Now, If I have a basin of water, and I tap the side, waves propagate through the basin, but my tap is not propagating, and there is an important distinction between the wave pattern and the tap. Yet neuroscientists talk as if stimuli were being passed around in the brain. An important insight of the enactive tradition is to clearly separate between the tap and the waves, or between a perturbation to the dynamics of the organism and the effect of that perturbation.
October 12, 2009
In this article, the consequences of transparency in public life are considered. It appears that money revels the collective nature of the system. Lawfulness appears in behavior, but that lawfulness requires us to posit a limited sort of an individual. Essentially selfish, but with a limited notion of self. Revealing our collective side, once again. Brains drive those smaller units, as they generate P-worlds. Consensus will be of our common nature, and not of that which is first person.
August 31, 2009
The set of things generally acknowledged to be real is getting bigger. That’s gotta be a plus.
June 7, 2009
In considering the function of the nervous system, a basic fact seems to have gotten lost in the latter half of the 20th century, with the advent of cognitivism. Thus I’m encouraged to find, in a lecture from 1884, the following simple truth:
If the doctrine of evolution be true, all nervous centres must be of sensori-motor constitution.
The closely related pairs of perception/action and sensory/motor coordination (or constitution, if you will) are the bedrock out of which subjective experience arises. It is not wrong to say that brains give rise to minds, it is just wholly misleading. The bedrock itself is very real, but not directly knowable. Out of it arises both the phenomenal world, and ultimately, the subject/object split, that allows us to spin tales about ourselves and a world, and the relation between the two. Within those worlds, we find brains. They are part of the world revealed by Mind.
Some more thoughts on this nice article (how nice that a lecture from 1884 is available, and easily at that!):
Some years ago, I asked the question: ” Of what ‘substance’ can the organ of mind be composed, unless of processes representing movements and impressions? And how can the convolutions differ from the inferior centres, except as parts representing more intricate co-ordinations of impressions and movements in time and space than they do ?

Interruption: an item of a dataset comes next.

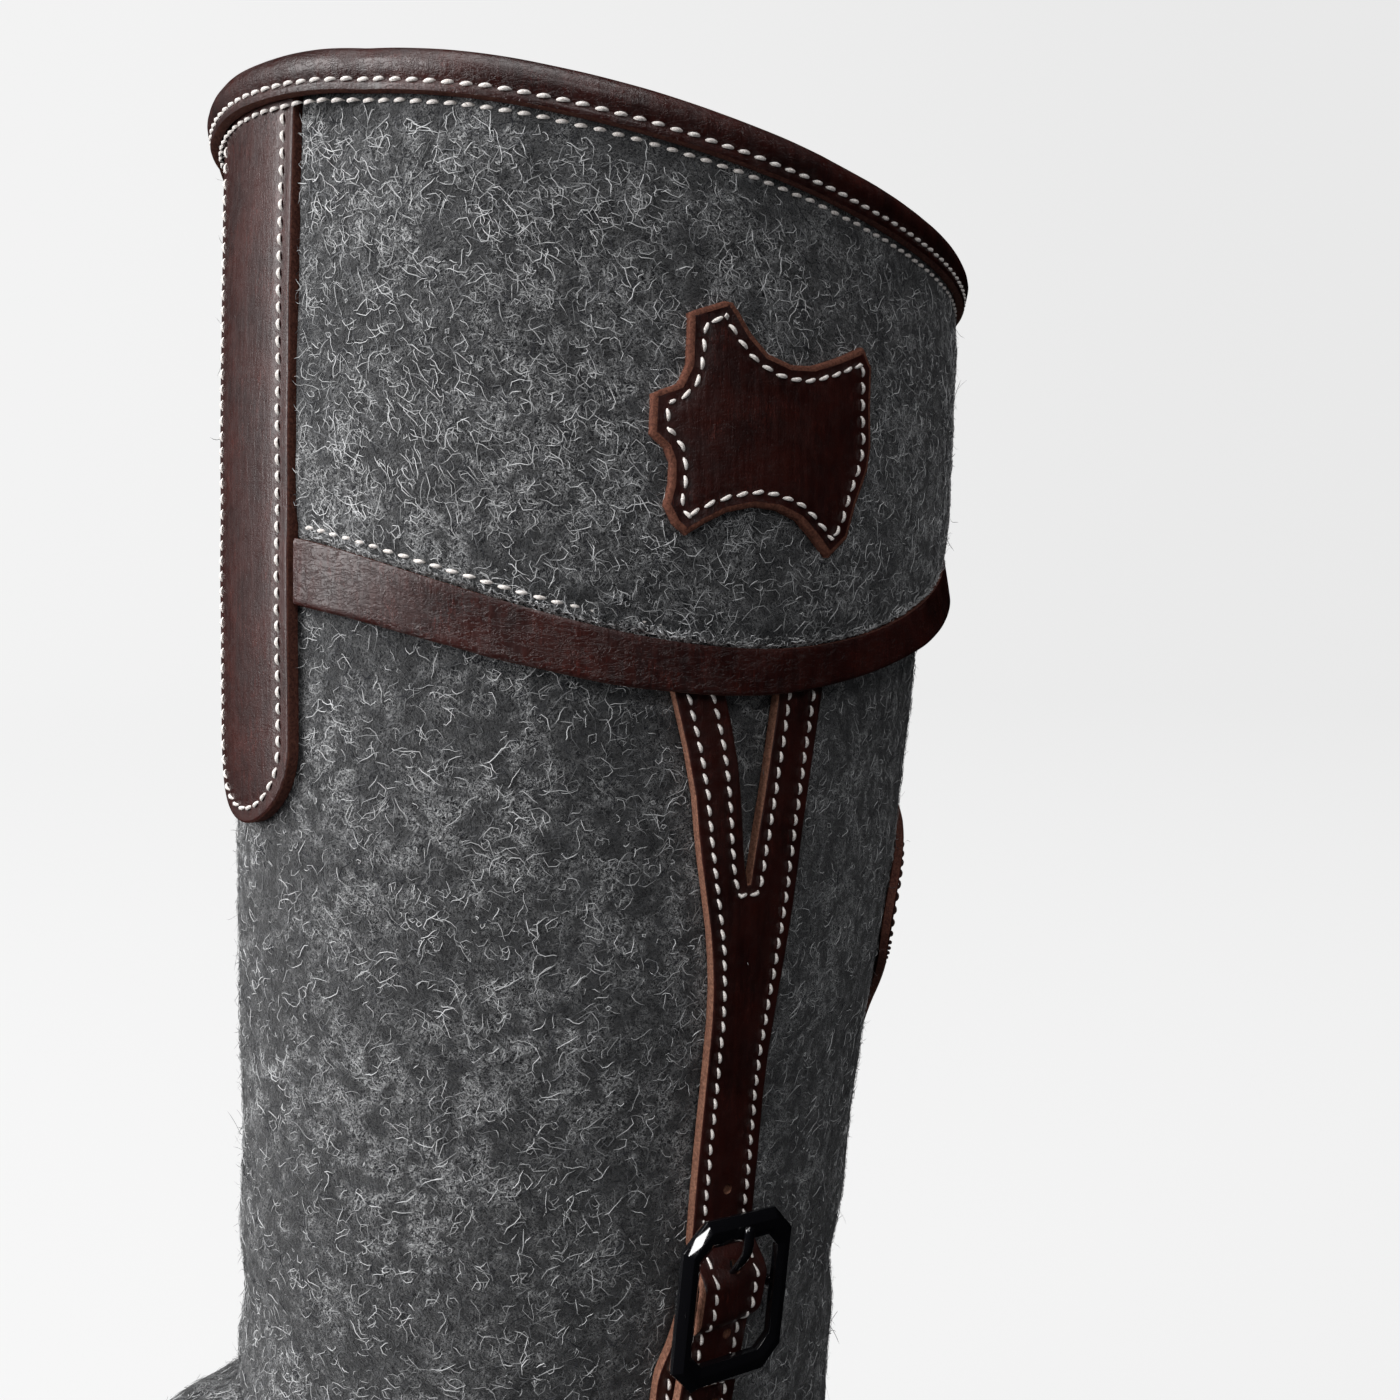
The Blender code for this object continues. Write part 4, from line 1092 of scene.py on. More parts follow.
def scattered(count, u_range, v_range, seed, clump=0.5):
    """Places spread over a range, thicker in some patches."""
    rng = np.random.default_rng(seed)
    tries = count * 2
    u, v = rng.uniform(*u_range, tries), rng.uniform(*v_range, tries)
    where = np.stack([u * 55.0, v * 20.0, np.zeros(tries)], -1)
    density = 0.5 + 0.5 * clump * (lumps(where, 9.0, seed) + lumps(where, 3.5, seed + 1))
    keep = rng.uniform(0, 1, tries) < density
    return u[keep][:count], v[keep][:count]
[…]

Of course the concepts and language available to me are at some remove from this gem. But he here alludes to the elaboration (I have called it ‘mediation’ elsewhere) of the perception/action relation that gives rise to phenomenal time and space. I suspect the author would not go so far as to say that this relation gives rise to time and space, and yet, if we are careful with our words, that is what I contend. The caveat that needs to be applied is the usual one of keeping the reality of phenomenal experience directly in our sights. The P/A relationship gives rise to phenomenal space and time. Our linguistic abilities, broadly construed, allow us to compare measurements, which in turn allow us to infer a reference scale, which we then mistakenly take as an objective standard. We must always work from the phenomenal to the domain of interpersonal coordination, which in science is the simple act of measurement.
The Croonian Lectures on Evolution and Dissolution of the Nervous System, J. Hughlings Jackson, British Medical Journal, Apr. 12, 1884, 703–707.